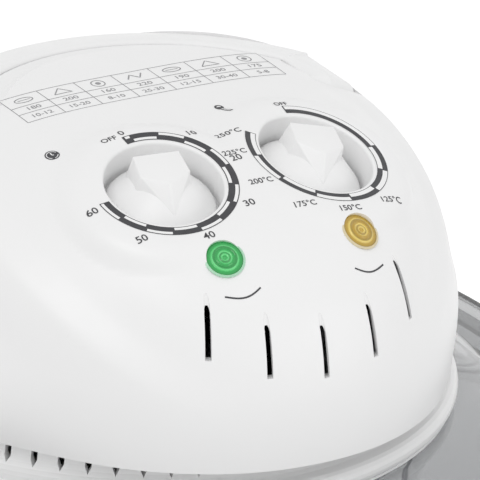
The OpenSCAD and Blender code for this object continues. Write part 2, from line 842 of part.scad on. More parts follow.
// The shield over the insulation carries the motor and the wiring
shield_z = pan_top_z + standoff_h;
shield_t = 1.5;
shield_top_z = shield_z + shield_t;

module heat_shield() color(steel)
    difference() {
        union() {
            translate([0, 0, shield_z])
                cylinder(h = shield_t, r = pan_r - 2);
            for (a = [90:120:330])
                rotate(a)
                    translate([70, 0, pan_top_z])
                        cylinder(h = standoff_h + shield_t / 2, r = 5, $fn = 32);
        }
        translate([0, 0, shield_z - cut])
            cylinder(h = shield_t + 2 * cut, r = pan_hole_r);
        for (a = [15:30:345])
            rotate(a)
                translate([82, 0, shield_z - cut])
                    cylinder(h = shield_t + 2 * cut, r = 3, $fn = 32);
    }

// The halogen lamp: a quartz ring with both ends turned up into ceramic holders
tube_gap_a = 16;
tube_z = lid_low_z - 11;
tube_end_x = tube_ring_r * sin(tube_gap_a);
tube_end_y = tube_ring_r * cos(tube_gap_a);
tube_end_z = pan_top_z - sheet_t - 10;

module halogen_tube() color([0.9, 0.85, 0.75, 0.7]) {
    translate([0, 0, tube_z])
        rotate(90 + tube_gap_a)
            rotate_extrude(angle = 360 - 2 * tube_gap_a)
                translate([tube_ring_r, 0])
                    circle(tube_r, $fn = 48);
    for (side = [-1, 1])
        translate([side * tube_end_x, tube_end_y, tube_z]) {
            sphere(tube_r + 0.8, $fn = 48);
            cylinder(h = tube_end_z + 3 - tube_z, r = tube_r + 0.3, $fn = 48);
        }
}

module tube_holders() color([0.93, 0.91, 0.85])
    for (side = [-1, 1])
        translate([side * tube_end_x, tube_end_y, tube_end_z])
            difference() {
                union() {
                    cylinder(h = 10, r = tube_r + 2.4, $fn = 48);
                    translate([0, 0, 10])
                        cylinder(h = sheet_t + 1.5, r = 2.8, $fn = 32);
                }
                translate([0, 0, -cut])
                    cylinder(h = 3.2 + cut, r = tube_r + 0.3 + push_gap, $fn = 48);
            }

// The wire guard under the lamp and the fan
guard_rim_t = 1.2;
guard_ear_r = 4.4;
guard_top_z = pan_flange_z;
guard_low_z = guard_top_z - guard_h;
guard_wall_r = guard_rim_in_r + 2;
guard_rings = 4;

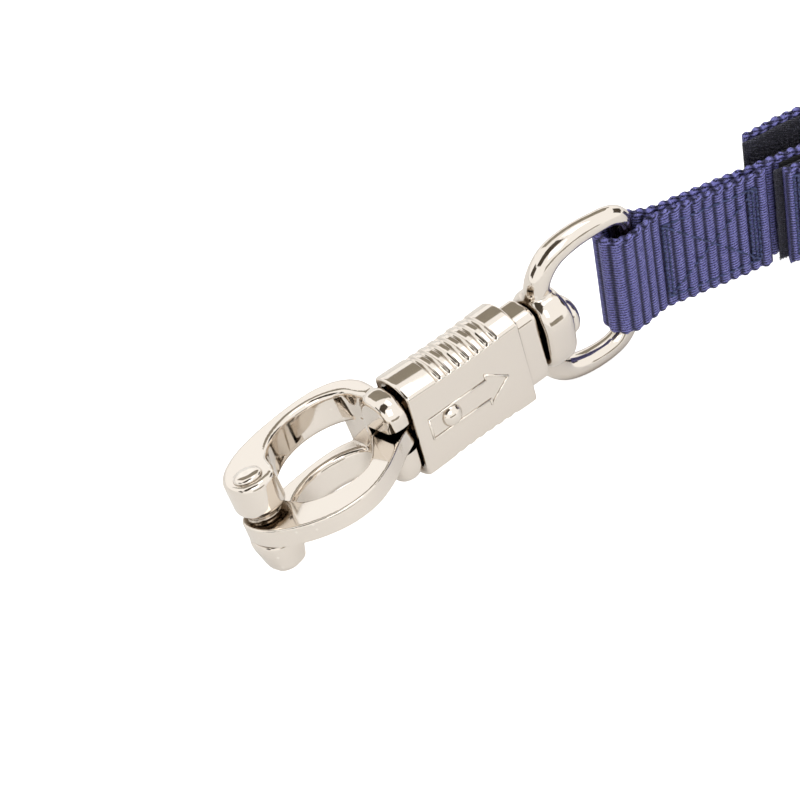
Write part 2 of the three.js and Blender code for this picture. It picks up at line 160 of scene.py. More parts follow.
class MeshMaker:
    """Collects points and faces, in millimetres of one local frame."""

    def __init__(self, place: Place) -> None:
        """Start an empty mesh.

        Args:
            place: The frame that the points are in.
        """
        self.place = place
        self.points: list[Point] = []
        self.faces: list[tuple[int, ...]] = []
        self.weave: list[Pair] = []

    def ring_loft(self, rings: Sequence[Sequence[Point]], closed: bool = False,
                  weave: Sequence[Sequence[Pair]] | None = None) -> None:
        """Skin closed rings of equal length.

        Args:
            rings: The rings, in order.
            closed: Whether the last ring joins the first.
            weave: A cloth coordinate for each point, in millimetres.
        """
        base = len(self.points)
        count = len(rings[0])
        for i, ring in enumerate(rings):
            self.points.extend(ring)
            self.weave.extend(weave[i] if weave else [(0.0, 0.0)] * count)
        spans = len(rings) if closed else len(rings) - 1
        for i in range(spans):
            a = base + i * count
            b = base + ((i + 1) % len(rings)) * count
            for j in range(count):
                k = (j + 1) % count
                self.faces.append((a + j, a + k, b + k, b + j))
        if not closed:
            self.faces.append(tuple(range(base + count - 1, base - 1, -1)))
            last = base + (len(rings) - 1) * count
            self.faces.append(tuple(range(last, last + count)))

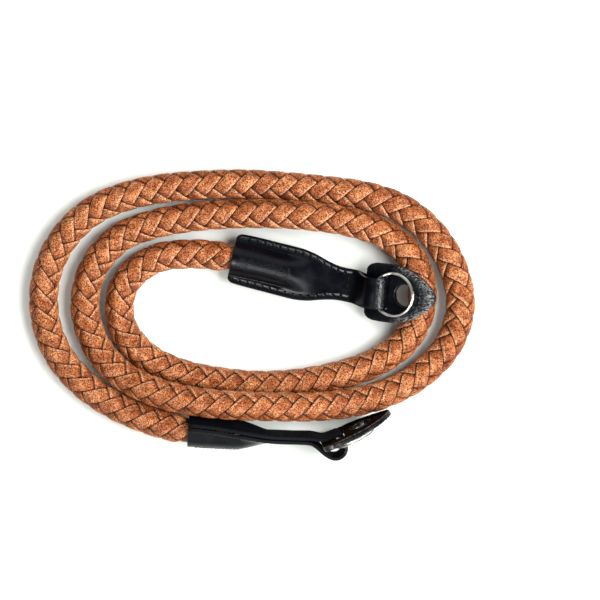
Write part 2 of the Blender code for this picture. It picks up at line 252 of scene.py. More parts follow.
def dress(piece: Piece, body: Body, slot: Slot, materials: Sequence[Material], *nodes: str) -> None:
    """Give a piece its materials and its body, and hide the CAD nodes that it replaces.

    Args:
        piece: The piece.
        body: The body that it rides on.
        slot: Its material slot; not used.
        materials: Its materials.
        *nodes: The CAD nodes that it replaces.
    """
    for material in materials:
        piece.data.materials.append(material)
    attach(piece, body.value)
    if nodes:
        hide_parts(*nodes)
    LOG.info("%s: %d faces, on %s", piece.name, len(piece.data.polygons), body.value)


class Nodes:
    """A node tree and short ways to add to it."""

    def __init__(self, tree: bpy.types.NodeTree) -> None:
        """Take the tree."""
        self.tree = tree

    def link(self, source: Socket, target: Socket) -> None:
        """Join an output to an input."""
        self.tree.links.new(source, target)

    def add(self, kind: str, inputs: dict[str | int, object], **settings: object) -> bpy.types.Node:
        """Add a node.

        Args:
            kind: Its type, after the word that all shader nodes start with.
            inputs: What goes into its inputs: an output to join, or a value.
            **settings: Its own settings.

        Returns:
            The node.
        """
        node = self.tree.nodes.new(f"ShaderNode{kind}")
        for name, value in settings.items():
            setattr(node, name, value)
        for name, value in inputs.items():
            if isinstance(value, Socket):
                self.link(value, node.inputs[name])
            else:
                node.inputs[name].default_value = value
        return node

    def span(
        self, source: Socket, low: float, high: float, first: float = 0.0, last: float = 1.0,
        easing: str = "LINEAR",
    ) -> Socket:
        """Return a number moved from the span low to high to the span first to last, and held there."""
        inputs = {"Value": source, "From Min": low, "From Max": high, "To Min": first, "To Max": last}
        return self.add("MapRange", inputs, interpolation_type=easing).outputs["Result"]

    def maths(self, operation: str, first: Socket, second: Socket | float) -> Socket:
        """Return what an operation makes of two numbers."""
        return self.add("Math", {0: first, 1: second}, operation=operation).outputs["Value"]

    def times(self, first: Socket, *factors: Socket | float) -> Socket:
        """Return a number multiplied by others."""
        return reduce(partial(self.maths, "MULTIPLY"), factors, first)


class Finish(Nodes):
    """A Principled material and short ways to pattern it."""

    def __init__(self, name: str, roughness: float, specular: float = 0.5) -> None:
        """Start the material.

        Args:
            name: The material's name.
            roughness: Its roughness where no node sets it.
            specular: How strongly it mirrors.
        """
        self.material = bpy.data.materials.new(name)
        self.material.use_nodes = True
        super().__init__(self.material.node_tree)
        self.inputs = self.tree.nodes["Principled BSDF"].inputs
        self.inputs["Roughness"].default_value = roughness
        self.inputs["Specular IOR Level"].default_value = specular
        self.places = self.add("TexCoord", {}).outputs["Object"]

    def stretched(self, factors: Triple, turn: float) -> Socket:
        """Return the object's coordinates, turned about z and scaled."""
        inputs = {"Vector": self.places, "Rotation": (0.0, 0.0, math.radians(turn)), "Scale": factors}
        return self.add("Mapping", inputs).outputs["Vector"]

    def noise(self, scale: float, detail: float, rough: float = 0.5, places: Socket | None = None) -> Socket:
        """Return a noise about 0.5, with its waves for each metre, its finer layers and their strength."""
        inputs = {"Vector": places or self.places, "Scale": scale, "Detail": detail, "Roughness": rough}
        return self.add("TexNoise", inputs).outputs["Fac"]

    def attribute(self, name: str) -> Socket:
        """Return a number that the mesh carries."""
        return self.add("Attribute", {}, attribute_name=name).outputs["Fac"]

    def ramp(self, source: Socket, *stops: tuple[float, Triple]) -> Socket:
        """Return a colour read from a row of stops.

        Args:
            source: Where on the row to read.
            *stops: The place and the colour of each stop.

        Returns:
            The colour.
        """
        ramp = self.add("ValToRGB", {"Fac": source})
        elements = ramp.color_ramp.elements
        while len(elements) < len(stops):
            elements.new(0.5)
        for element, (place, colour) in zip(elements, stops):
            element.position = place
            element.color = (*colour, 1.0)
        return ramp.outputs["Color"]

    def mixed(
        self, share: Socket | float, first: Socket, second: Socket | Triple, blend: str = "MIX"
    ) -> Socket:
        """Return two colours mixed.

        Args:
            share: How much of the second.
            first: The first colour.
            second: The second colour, or a plain one.
            blend: How they mix.

        Returns:
            The colour.
        """
        if not isinstance(second, Socket):
            second = (*second, 1.0)
        inputs = {"Factor": share, "A": first, "B": second}
        return self.add("Mix", inputs, data_type="RGBA", blend_type=blend).outputs["Result"]

    def surface(self, colour: Socket, rough: Socket | None, *heights: Relief) -> Material:
        """Give the surface its colour, roughness and relief.

        Args:
            colour: Its colour.
            rough: Its roughness, where that changes over it.
            *heights: Its relief.

        Returns:
            The material.
        """
        self.link(colour, self.inputs["Base Color"])
        if rough is not None:
            self.link(rough, self.inputs["Roughness"])
        before = {}
        for height, full in heights:
            bump = self.add("Bump", {"Height": height, "Distance": full * MM, **before})
            before = {"Normal": bump.outputs["Normal"]}
        self.link(before["Normal"], self.inputs["Normal"])
        return self.material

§

Task to carry out:
Return exactly the lines that run from the top of the listing above to the line containing "shield_top_z = shield_z + shield_t;", please, keeping both end lines and leaving out everything else.

Reply to the exercise:
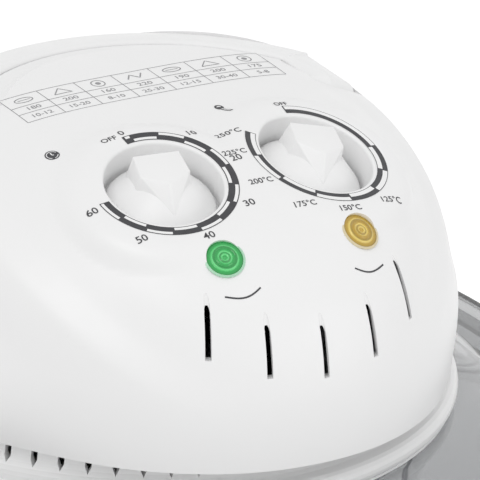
The OpenSCAD and Blender code for this object continues. Write part 2, from line 842 of part.scad on. More parts follow.
// The shield over the insulation carries the motor and the wiring
shield_z = pan_top_z + standoff_h;
shield_t = 1.5;
shield_top_z = shield_z + shield_t;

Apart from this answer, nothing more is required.